Co-Director: Dr. Delcie Durham
Department of Mechanical Engineering


Doctoral fellows in this program are eligible to receive up to an annual $30,000 stipend in addition to coverage of their tuition and fees. The University of South Florida subsidizes graduate student health insurance and some funds are available for supplies, travel, and other research expenses.

National Need

Since the 1972 release of Limits to Growth there has been increased global discussion on issues related to sustainable development. Sustainable development is often practically interpreted as mutually advancing the long-term goals of economic growth, societal prosperity, and environmental protection (Mihelcic and Zimmerman, 2009). Water, energy, materials, and humans are not only national and global grand challenges but perhaps the most important resources for economic development and societal prosperity.
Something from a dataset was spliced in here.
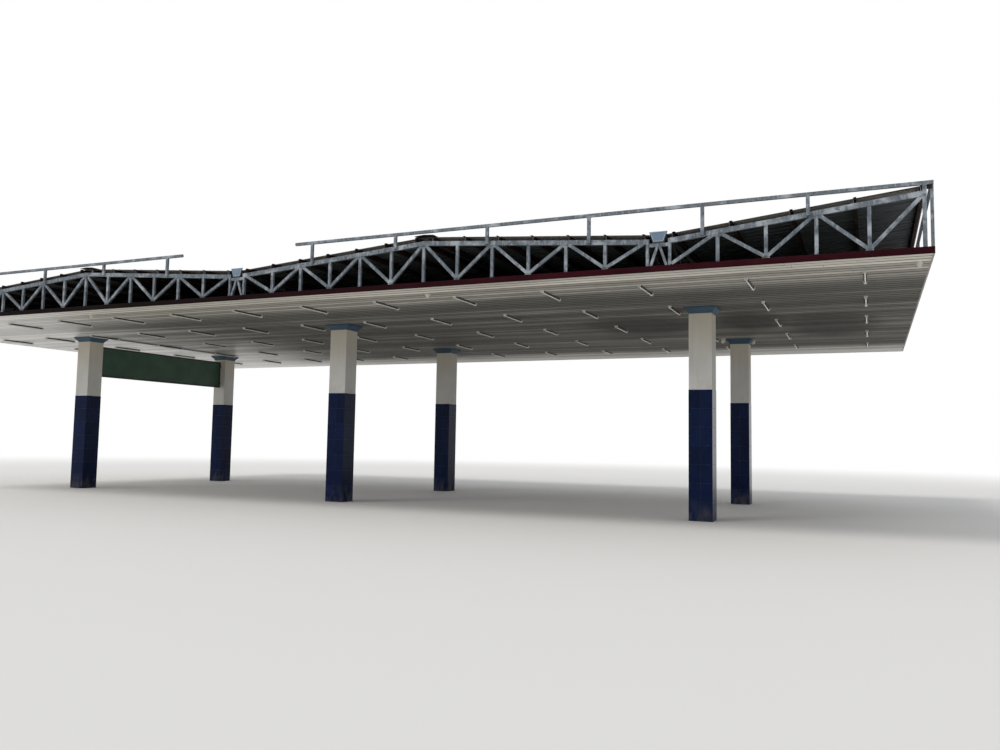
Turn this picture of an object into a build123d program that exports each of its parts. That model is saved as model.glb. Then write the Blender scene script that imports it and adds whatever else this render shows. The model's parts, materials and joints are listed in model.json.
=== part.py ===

In fact, of the fourteen Grand Challenges identified by the National Academy of Engineerring, six are directly related to energy and water.

In today’s economy, energy, water, and materials are interdependent in the majority of systems meeting societal needs, such that decisions that are made about one has direct implications on the use and future availability of the others. Some of the connections between the reliance of water – energy – and materials upon each are straightforward and well understood. However many of the linkages are not yet fully identified or quantified, as illustrated in a few examples:

  • Electricity production is the largest single sector of freshwater use in the U.S., accounting for 40% of all withdrawals. In regards to infrastructure, 6-18% of an urban environment’s energy demand is to store, transport, and treat water. This value can be even higher in areas where water is transported far distances, or if the quality of the source is low. For example, 19% of California’s electricity and 30% of natural gas consumption in 2001 was attributed to transport and treatment of water and wastewater.
  • Manufacturing materials processing is highly energy-intensive. Primary processing of metals, polymers, and ceramics often involve phase transformation (liquid-solid) and /or large amounts of mechanical work. Non-traditional processes such as physical vapor deposition, chemical vapor deposition, and pulsed laser deposition for thin films require vacuum processing, and intensive kinetic energy per mass deposited. Ayres reported that semiconductor processing was highly dependent on volumetric flow of water during the multi-stage processes.
  • The embodied water and energy (i.e., the amount of water and energy required in the lifecycle stages of acquisition of raw materials, manufacturing, use, and end of life) of manufactured goods and the components of societal infrastructure has a significant impact on our current energy flows. In terms of infrastructure, 1 lb of Portland cement results in production of approximately 1 lb of CO2. And nearly every product in global commerce is dependent on water and energy for its production and delivery to the marketplace.
  • Each household in the U.S. now owns approximately two cars. In the U.S., the transportation sector is now the second largest source of CO2 emissions (after stationary sources such as power plants) and accounts for about one-third of all human generated greenhouse gas emissions. Construction of a single-vehicle orientated society has resulted in infrastructure that has had an adverse impact to our Nation’s air and water quality, impacting health of humans and ecosystems.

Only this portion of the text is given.